血液培養から出たレンサ球菌を叩く

血液培養からレンサ球菌が出てくることがあります。レンサ球菌と云えば、StreptcoccusやEnterococcusですね。塗抹のグラム染色像でどちらか判断しづらいこともありますが(その場合はたいていレンサ球菌だったりしますけど)、血液培養が陽性になった時点で使う薬が大きく絞れます。処方をチェックして、大きく外れた抗菌薬が投与されている場合は、Drに変更を示唆したりもします。で、いつも考えるんですが、血液培養からレンサ球菌が見えたとき使う薬はといえば、これはもうABPC一択でいいんじゃないかと思うんですね。血培陽性と聞くと何かセフェムを投与したくなるのはわかるのですが、グラム染色形態を聞いて、ぐっとこらえてください。連鎖球菌だった、という報告を聞いてなおセフェムを開始するのは、やめた方がよいのではないかと思います。

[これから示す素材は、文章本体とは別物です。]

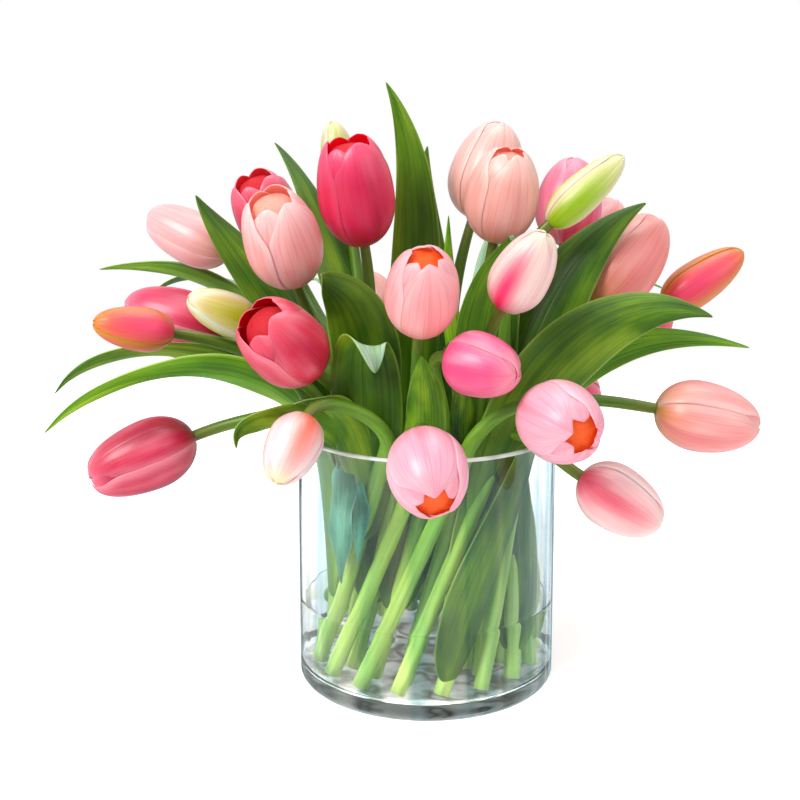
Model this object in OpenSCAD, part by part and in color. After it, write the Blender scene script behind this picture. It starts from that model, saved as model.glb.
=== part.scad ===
// Glass cylinder vase filled with a spiral bunch of artificial tulips.
// The origin is the centre of the vase's underside. +Z is up and -Y is the front.
// All sizes are in millimetres.

/* [Glass] */
// Outside diameter of the cylinder
vase_d = 150; // [125:1:190]
// Height of the cylinder
vase_h = 150; // [125:1:190]
// Thickness of the wall
wall = 3.5; // [2.5:0.1:5]
// Thickness of the floor
floor_t = 9; // [6:0.5:14]
// Radius of the outside corner at the foot
heel_r = 6; // [3:0.5:8]
// Radius of the inside corner at the floor
cove_r = 5; // [2:0.5:8]

/* [Stems] */
// Thickness of a stem at its foot
foot_d = 9; // [7:0.2:11]
// Thickness of a stem where it meets the bloom
neck_d = 6; // [4.5:0.1:7]
// Turn of the outer stems round the vase between foot and mouth
spiral = 60; // [40:1:70]
// Length of stem that plugs into the bloom
peg = 6; // [4:0.5:8]

/* [Blooms] */
// Size of every bloom against its usual size
bloom_scale = 1; // [0.8:0.01:1.2]
// Thickness of the petal shell
petal_t = 2.4; // [1.8:0.1:3]

/* [Leaves] */
// Thickness of a leaf at its midrib
leaf_t = 1.4; // [1:0.1:2]
// Width of every leaf against its usual width
leaf_scale = 1; // [0.8:0.01:1.2]

/* [Hidden] */
$fn = 96;

vase_r = vase_d / 2;
inner_r = vase_r - wall;
lip_r = wall / 2;

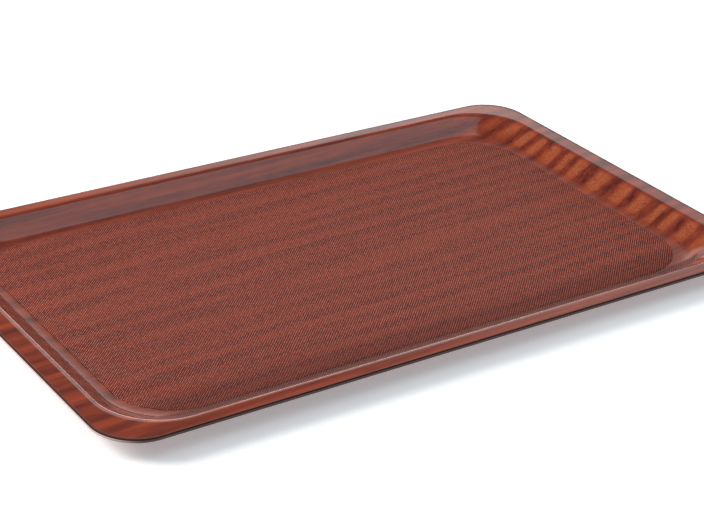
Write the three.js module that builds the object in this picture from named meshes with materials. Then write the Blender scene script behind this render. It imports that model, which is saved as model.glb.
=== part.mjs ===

  1. レンサ球菌と云えば、StreptcoccusかEnterococcus。
    • Streptococciだった場合、ABPCはどうか?
      1. 仮にA群、B群だったとしても、PCG、ABPCに耐性の株は存在しないためOK
      2. Viridans Streptococciだったとしても、高用量で用いればおおむねOKのはず
      3. 正体がS.pneumoniaeだった場合、PSSPとPISPまでならABPC高用量で何とか対処出来る
        1. PRSPだった場合がダメかもしれない。こんなときに注射薬のLVFXがあったらと思うが、ないものは仕方がない。
          • PZFXは和製フルオロキノロン。そのためスタディが比較的少ない(めちゃくちゃ少ない?)。おそらく、S.pneumoniaeには効果がない。とても勧めてみる気にはなれない。
          • CTRXかなあ、やっぱり。
          • PCGで何とか頑張ってみるのはダメかな。
    • Enterococciだった場合、ABPCはどうか?
      1. E.faecalisならまったく問題ない。むしろPCGよりも勧められる。
      2. Enterococciにセフェムは効かない。レンサ球菌と効いたときにセフェムを投与するよりABPCを使う方がいいんじゃないかと思う理由のひとつ。
      3. E.faeciumだったときが悩ましい。PCGもABPCも効かないことが多い。
        • そのときは、もはやVCM一択だろうか。


特殊な理由がないかぎりは、私は薬の選択について相談された場合、セフェムを使っていた場合はABPCに変更することを勧めています。あまり血液培養からレンサ球菌が出てくることもないんですが……

それと、忘れてはならないのが、感染性心内膜炎です。血液培養からレンサ球菌が出た場合、もう血眼になって感染源を探してください。レンサ球菌感染症やブドウ球菌感染症に感染性心内膜炎が続発することはそう多くはありませんが、ハイリスクグループには注意が必要です。また拾ったレンサが感染性心内膜炎のものだったりすると目も当てられないので、そこらへんもきっちりしておく必要があるかと思います。治療期間がぜんぜん変わってきますので。